Ministry of Justice: 9-? Eight of the ministry’s 9 vehicles service officials and one is in reserve. Ministry Chief of Staff Nouneh Khachatryan, when asked if cuts are planned, said they will review the matter and draft an overall approach.
Ministry of Emergency Situations: 9-? No cuts are planned
Ministry of Foreign Affairs: 17-? Deputy Minister Shavarsh Kocharyan says that eight of the car pool’s 17 vehicles are old and that the ministry might drop them and save government funds. He added that the ministry plans to use its own cars to transport visiting foreign delegations rather than renting vehicles.
Ministry of Nature Protection: 8-? Ministry Chief of Staff Hovhannes Hovhannisyan says the ministry might cut some vehicles but that the final resolution of the issue rests with the central government.
Ministry of Agriculture: 8-? Minister Artur Khachatryan says 8 out of 16 vehicles were cut in 2016 and that the possibility of additional cuts would be reviewed.
Ministry of Energy Infrastructures and Natural Resources: 9-? The ministry is reviewing the issue.
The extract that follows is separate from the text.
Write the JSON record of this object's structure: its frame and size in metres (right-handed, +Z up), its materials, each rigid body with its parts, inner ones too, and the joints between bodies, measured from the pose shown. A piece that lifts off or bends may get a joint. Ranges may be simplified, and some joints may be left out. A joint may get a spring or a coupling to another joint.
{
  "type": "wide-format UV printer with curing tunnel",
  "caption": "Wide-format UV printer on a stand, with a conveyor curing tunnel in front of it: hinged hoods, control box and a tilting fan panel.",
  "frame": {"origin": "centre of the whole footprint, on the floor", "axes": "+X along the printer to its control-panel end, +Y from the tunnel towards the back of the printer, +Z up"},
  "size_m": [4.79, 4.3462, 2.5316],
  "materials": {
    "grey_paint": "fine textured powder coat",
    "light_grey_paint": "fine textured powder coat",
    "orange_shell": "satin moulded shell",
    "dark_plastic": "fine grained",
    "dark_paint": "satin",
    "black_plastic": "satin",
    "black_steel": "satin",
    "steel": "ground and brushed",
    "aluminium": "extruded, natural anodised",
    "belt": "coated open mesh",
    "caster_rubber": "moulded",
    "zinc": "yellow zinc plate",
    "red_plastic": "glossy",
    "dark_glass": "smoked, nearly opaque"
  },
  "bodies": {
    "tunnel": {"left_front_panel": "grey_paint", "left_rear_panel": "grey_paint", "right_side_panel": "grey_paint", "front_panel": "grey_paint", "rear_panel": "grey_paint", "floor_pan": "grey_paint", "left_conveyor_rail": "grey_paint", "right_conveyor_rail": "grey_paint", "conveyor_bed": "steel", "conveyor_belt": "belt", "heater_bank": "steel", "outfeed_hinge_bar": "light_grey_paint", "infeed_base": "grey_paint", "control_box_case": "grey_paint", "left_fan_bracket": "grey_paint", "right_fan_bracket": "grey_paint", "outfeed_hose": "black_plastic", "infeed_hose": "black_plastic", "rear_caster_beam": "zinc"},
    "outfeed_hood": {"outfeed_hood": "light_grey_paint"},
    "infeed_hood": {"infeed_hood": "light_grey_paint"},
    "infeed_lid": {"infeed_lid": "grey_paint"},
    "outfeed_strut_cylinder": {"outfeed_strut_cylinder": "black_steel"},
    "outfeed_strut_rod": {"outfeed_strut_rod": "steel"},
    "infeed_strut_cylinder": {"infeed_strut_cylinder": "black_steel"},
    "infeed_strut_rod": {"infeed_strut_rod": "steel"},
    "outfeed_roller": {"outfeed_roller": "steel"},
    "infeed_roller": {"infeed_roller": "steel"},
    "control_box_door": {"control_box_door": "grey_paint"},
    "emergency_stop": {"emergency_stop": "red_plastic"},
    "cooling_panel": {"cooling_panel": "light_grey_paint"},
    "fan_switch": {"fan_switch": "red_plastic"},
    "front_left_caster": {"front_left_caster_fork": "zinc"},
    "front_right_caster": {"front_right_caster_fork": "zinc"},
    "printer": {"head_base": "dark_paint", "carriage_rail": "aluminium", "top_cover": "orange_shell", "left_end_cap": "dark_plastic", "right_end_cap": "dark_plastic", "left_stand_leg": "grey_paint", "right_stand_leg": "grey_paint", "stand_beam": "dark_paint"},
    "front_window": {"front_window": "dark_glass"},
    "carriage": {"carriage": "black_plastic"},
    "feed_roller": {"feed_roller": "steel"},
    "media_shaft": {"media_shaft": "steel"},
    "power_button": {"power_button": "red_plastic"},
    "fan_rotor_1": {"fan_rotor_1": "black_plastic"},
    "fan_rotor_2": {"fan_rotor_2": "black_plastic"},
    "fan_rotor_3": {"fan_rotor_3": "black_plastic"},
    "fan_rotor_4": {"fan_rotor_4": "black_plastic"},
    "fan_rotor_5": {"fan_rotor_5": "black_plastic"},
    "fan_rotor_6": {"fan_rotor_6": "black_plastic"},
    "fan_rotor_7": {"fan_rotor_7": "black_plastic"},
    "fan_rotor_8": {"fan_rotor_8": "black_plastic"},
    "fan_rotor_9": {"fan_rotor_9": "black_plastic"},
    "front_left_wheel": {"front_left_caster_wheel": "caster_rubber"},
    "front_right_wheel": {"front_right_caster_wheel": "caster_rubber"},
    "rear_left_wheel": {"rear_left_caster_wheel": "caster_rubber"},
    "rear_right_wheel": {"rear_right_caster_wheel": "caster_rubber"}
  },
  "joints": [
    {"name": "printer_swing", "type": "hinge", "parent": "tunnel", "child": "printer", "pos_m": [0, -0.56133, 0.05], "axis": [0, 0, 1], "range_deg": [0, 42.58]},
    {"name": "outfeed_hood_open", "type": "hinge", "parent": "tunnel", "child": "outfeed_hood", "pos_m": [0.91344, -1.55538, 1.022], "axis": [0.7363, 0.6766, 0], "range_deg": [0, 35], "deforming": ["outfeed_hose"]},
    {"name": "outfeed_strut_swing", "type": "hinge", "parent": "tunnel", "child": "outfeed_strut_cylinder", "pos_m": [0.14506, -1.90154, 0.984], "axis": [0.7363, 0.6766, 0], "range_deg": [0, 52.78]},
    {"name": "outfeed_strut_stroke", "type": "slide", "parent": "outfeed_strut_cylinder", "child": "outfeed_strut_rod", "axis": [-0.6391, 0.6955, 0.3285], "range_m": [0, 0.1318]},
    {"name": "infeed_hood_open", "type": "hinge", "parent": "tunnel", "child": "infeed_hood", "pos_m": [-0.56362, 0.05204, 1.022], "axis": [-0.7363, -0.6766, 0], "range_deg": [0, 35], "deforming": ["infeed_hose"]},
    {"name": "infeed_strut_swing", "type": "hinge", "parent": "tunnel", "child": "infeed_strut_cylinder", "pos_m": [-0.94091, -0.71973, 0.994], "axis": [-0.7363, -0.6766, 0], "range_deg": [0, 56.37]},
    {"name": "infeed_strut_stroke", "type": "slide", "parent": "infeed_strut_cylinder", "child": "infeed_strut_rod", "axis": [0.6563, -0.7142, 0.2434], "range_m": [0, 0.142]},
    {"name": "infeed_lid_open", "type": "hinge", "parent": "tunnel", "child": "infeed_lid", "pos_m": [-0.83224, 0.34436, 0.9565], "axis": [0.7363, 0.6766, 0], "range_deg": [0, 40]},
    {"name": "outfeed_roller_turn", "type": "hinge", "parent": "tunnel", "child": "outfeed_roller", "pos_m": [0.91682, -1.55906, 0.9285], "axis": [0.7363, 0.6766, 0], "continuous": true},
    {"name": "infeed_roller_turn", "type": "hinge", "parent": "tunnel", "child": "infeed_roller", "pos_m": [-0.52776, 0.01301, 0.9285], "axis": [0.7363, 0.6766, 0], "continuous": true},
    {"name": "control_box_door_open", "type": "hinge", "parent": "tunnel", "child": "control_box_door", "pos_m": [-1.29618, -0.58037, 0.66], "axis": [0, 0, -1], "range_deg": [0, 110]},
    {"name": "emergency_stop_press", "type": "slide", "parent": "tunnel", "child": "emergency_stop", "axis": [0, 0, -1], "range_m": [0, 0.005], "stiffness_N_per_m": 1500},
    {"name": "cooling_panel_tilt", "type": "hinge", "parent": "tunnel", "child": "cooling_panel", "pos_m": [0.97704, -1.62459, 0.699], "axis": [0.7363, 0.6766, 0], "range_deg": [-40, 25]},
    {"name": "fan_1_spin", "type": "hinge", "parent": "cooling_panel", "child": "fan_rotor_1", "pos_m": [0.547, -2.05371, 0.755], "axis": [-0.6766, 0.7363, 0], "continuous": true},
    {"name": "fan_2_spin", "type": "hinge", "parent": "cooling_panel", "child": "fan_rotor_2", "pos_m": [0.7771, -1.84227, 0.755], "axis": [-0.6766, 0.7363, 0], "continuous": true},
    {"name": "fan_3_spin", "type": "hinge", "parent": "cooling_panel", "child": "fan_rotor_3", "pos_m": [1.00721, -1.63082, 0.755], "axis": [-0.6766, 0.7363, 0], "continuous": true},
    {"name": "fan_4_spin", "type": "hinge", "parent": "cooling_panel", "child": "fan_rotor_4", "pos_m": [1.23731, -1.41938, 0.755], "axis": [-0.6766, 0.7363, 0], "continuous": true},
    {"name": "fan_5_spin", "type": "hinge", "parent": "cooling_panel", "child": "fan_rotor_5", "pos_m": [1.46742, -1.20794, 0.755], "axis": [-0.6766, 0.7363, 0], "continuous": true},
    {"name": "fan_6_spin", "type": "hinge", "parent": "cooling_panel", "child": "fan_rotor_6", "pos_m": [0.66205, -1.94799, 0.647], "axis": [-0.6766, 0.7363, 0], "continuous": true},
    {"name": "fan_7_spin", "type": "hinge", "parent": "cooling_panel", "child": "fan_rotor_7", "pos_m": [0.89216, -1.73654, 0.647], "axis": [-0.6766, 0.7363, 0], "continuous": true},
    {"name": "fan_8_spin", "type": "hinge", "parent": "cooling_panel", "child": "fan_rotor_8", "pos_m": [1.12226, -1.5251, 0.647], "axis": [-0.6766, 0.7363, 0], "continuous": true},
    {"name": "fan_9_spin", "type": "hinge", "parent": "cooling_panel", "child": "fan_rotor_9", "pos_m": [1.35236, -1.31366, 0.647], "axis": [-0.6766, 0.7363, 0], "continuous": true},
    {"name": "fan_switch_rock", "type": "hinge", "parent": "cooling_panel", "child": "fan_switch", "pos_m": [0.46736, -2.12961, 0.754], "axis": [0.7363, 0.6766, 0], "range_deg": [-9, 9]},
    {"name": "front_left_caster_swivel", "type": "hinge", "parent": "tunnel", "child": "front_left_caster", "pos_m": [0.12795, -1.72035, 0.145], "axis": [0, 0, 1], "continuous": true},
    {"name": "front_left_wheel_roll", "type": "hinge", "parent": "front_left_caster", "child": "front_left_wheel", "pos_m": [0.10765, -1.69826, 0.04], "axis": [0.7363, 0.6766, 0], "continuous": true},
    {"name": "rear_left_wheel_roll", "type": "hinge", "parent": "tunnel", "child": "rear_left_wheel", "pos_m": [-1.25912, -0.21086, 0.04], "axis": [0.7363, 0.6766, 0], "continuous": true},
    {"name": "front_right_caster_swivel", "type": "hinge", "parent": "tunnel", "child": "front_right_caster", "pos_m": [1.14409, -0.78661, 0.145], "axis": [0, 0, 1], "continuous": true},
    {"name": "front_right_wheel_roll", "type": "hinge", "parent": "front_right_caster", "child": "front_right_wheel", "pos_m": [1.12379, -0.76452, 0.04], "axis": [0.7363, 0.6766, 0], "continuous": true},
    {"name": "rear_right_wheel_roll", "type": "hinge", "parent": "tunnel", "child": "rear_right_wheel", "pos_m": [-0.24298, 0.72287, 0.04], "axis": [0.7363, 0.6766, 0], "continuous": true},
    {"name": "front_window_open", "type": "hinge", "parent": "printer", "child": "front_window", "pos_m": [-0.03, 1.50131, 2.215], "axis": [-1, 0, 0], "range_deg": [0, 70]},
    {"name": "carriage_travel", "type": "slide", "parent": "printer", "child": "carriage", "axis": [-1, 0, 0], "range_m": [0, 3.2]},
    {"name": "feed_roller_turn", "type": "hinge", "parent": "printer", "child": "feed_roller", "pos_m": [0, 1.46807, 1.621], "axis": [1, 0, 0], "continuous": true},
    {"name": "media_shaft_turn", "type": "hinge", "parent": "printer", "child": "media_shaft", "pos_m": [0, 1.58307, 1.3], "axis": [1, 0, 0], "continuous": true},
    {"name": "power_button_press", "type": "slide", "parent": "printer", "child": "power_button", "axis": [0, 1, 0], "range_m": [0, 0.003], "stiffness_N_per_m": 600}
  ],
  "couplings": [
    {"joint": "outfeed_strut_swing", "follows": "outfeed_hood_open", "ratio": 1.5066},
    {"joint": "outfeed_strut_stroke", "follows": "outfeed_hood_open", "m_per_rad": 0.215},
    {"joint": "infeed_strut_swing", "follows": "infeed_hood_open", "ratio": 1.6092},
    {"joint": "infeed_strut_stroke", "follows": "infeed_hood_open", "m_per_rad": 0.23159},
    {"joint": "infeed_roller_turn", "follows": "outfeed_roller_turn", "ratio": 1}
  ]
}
Ministry of Education and Science: 9-2.
Ministry of Culture: 5-0. Chief of Staff Samvel Muradyan says that 2 cars were dropped before Lilit Makunts was appointed minister in May.
Minister of Sport and Youth Affairs: 7-0. No cuts are planned.
Ministry of Diaspora: 5-1. The remaining four vehicles will be used by the minister, deputy ministers, and the chief of staff.
Ministry of Territorial Governance and Development: 9-? Chief of Staff Masis Baghdasaryan says that the issue of regulating the number of vehicles is under the purview of the executive.
Ministry of Economic Development and Investments: 11-0. Chief of Staff Armen Karapetyan says the number of vehicles corresponds to the law and that no cuts are planned.
Ministry of Transportation, IT and Communications: 9-? Chief of Staff Samvel Amirkhanyan says the cuts will correspond to the general position of the government.
Ministry of Finance: 17-? Former Chief of Staff Edgar Gevorgyan said that there must be a systematic resolution regarding cuts to government vehicles, and that specific guidelines must be drafted for their allocation and use.